Butlin's Chief Executive Sounds Alarm Over Proposed Tourism Tax Expansion
The cherished tradition of affordable British seaside holidays faces an existential threat as government proposals could introduce tourist taxes nationwide. Butlin's boss John Hendry Pickup has issued a stark warning that working-class families may be priced out of domestic vacations if local authorities gain powers to charge overnight visitors.
"A UK Tax on UK Families Going on UK Holidays"
Speaking on Good Morning Britain, Hendry Pickup delivered a passionate critique of the proposed tourism levy, which would allow city mayors and town officials to charge small fees for overnight stays at hotels, holiday lets, bed and breakfasts, and guesthouses. "It feels at the moment that it's going to hit the people who can afford it the least, the most, and I don't think that's fair," declared the Butlin's chief executive, who has led the holiday park chain for three years.
Hendry Pickup framed the proposal as fundamentally misguided, describing it as "a UK tax on UK families going on UK holidays." He illustrated the disproportionate impact with concrete figures: Butlin's breaks outside school holidays typically cost around £49 for a family of four for four nights. Adding a hypothetical £2 per night fee would represent a staggering 66 percent tax increase on these already budget-conscious vacations.
Threat to Off-Peak Holidaymakers
While acknowledging the tax wouldn't render Butlin's business unsustainable—the company's three parks in Skegness, Bognor Regis, and Minehead remain fully booked—Hendry Pickup emphasized the devastating effect on families seeking affordable breaks during non-peak periods. "It makes it extremely difficult for people who are coming to spend time with us outside of school holidays," he stressed, predicting the levy could force families to "make a decision about whether they go on holiday or not."
The timing of this warning coincides with Butlin's 90th anniversary celebrations this weekend, highlighting the company's long-standing commitment to providing good-value family holidays since its founding in 1934.

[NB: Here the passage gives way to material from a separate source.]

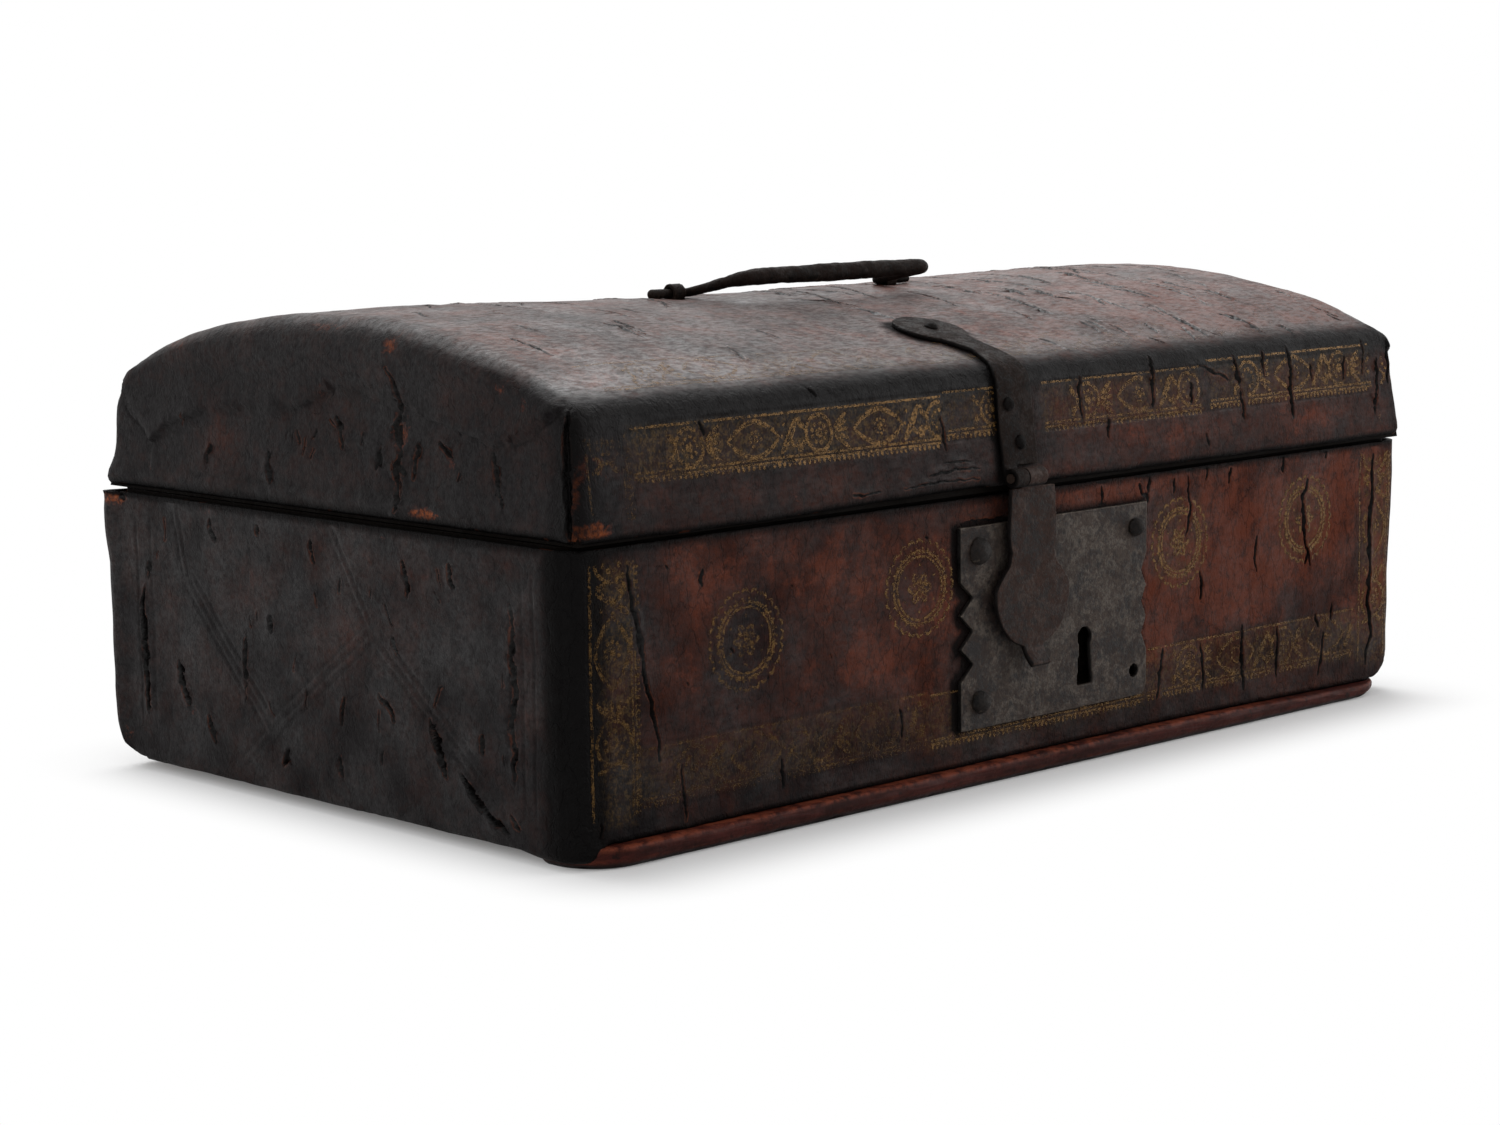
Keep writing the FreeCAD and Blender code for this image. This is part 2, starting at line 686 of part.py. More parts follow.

European Precedents and UK Industry Concerns
The government suggests mayors could use tourism tax revenue to invest in local transport and infrastructure, mirroring practices in popular European destinations where visitors pay "tourism taxes," "city levies," or "eco-fees." Amsterdam charges tourists 12.5 percent extra on hotel rooms—one of Europe's highest visitor charges—while Barcelona uses similar taxes to combat overtourism.
However, Hendry Pickup questioned the UK proposal's rationale, noting: "I think it depends upon what the purpose is in the first place. If you look at what happens with that type of levy in different European countries, they use it for different purposes." He further highlighted that "the tourism industry in the UK is already taxed at the highest rate of any of the major European economies."
Broader Economic Implications
In comments to The Telegraph, Hendry Pickup criticized the proposal for failing to consider diverse hospitality business models. "It is designed to target short stays like Airbnb and does not account for the variety of business models in the visitor economy," he observed.
Business travel organizations have echoed these concerns. Andrew Clarke, commercial director for the Business Travel Association, revealed to the Daily Mail that a tourism tax could cost businesses hundreds of thousands annually. Using Aberdeen's oil and gas industry as an example, he calculated that a seven percent charge on 10,000 room nights at £150 each would total £105,000 yearly—"quite a significant increase on a corporate business's travel budget."
Clarke warned businesses might respond by staying outside city charge zones and using taxis, potentially diverting economic activity from urban centers.
Contrasting Perspectives and London's Potential Windfall
Despite these warnings, some stakeholders view tourism taxes positively. Recent analysis suggests a levy on overnight visitors to London could raise over £350 million annually—substantially more than previous £240 million estimates. Central London Forward, representing 12 central London boroughs, based these projections on a three percent room charge.
The analysis indicates the 12 CLF boroughs alone would generate £275 million, with remaining authorities yielding approximately £77 million. Westminster could raise over £95 million independently, while Camden, Kensington and Chelsea, and Tower Hamlets might each exceed £20 million annually. Central boroughs advocate retaining half the additional income to offset tourism-related costs.
As debates continue, the fundamental question remains whether tourism taxes will bolster local infrastructure or undermine the accessibility of Britain's cherished seaside holiday tradition for working families.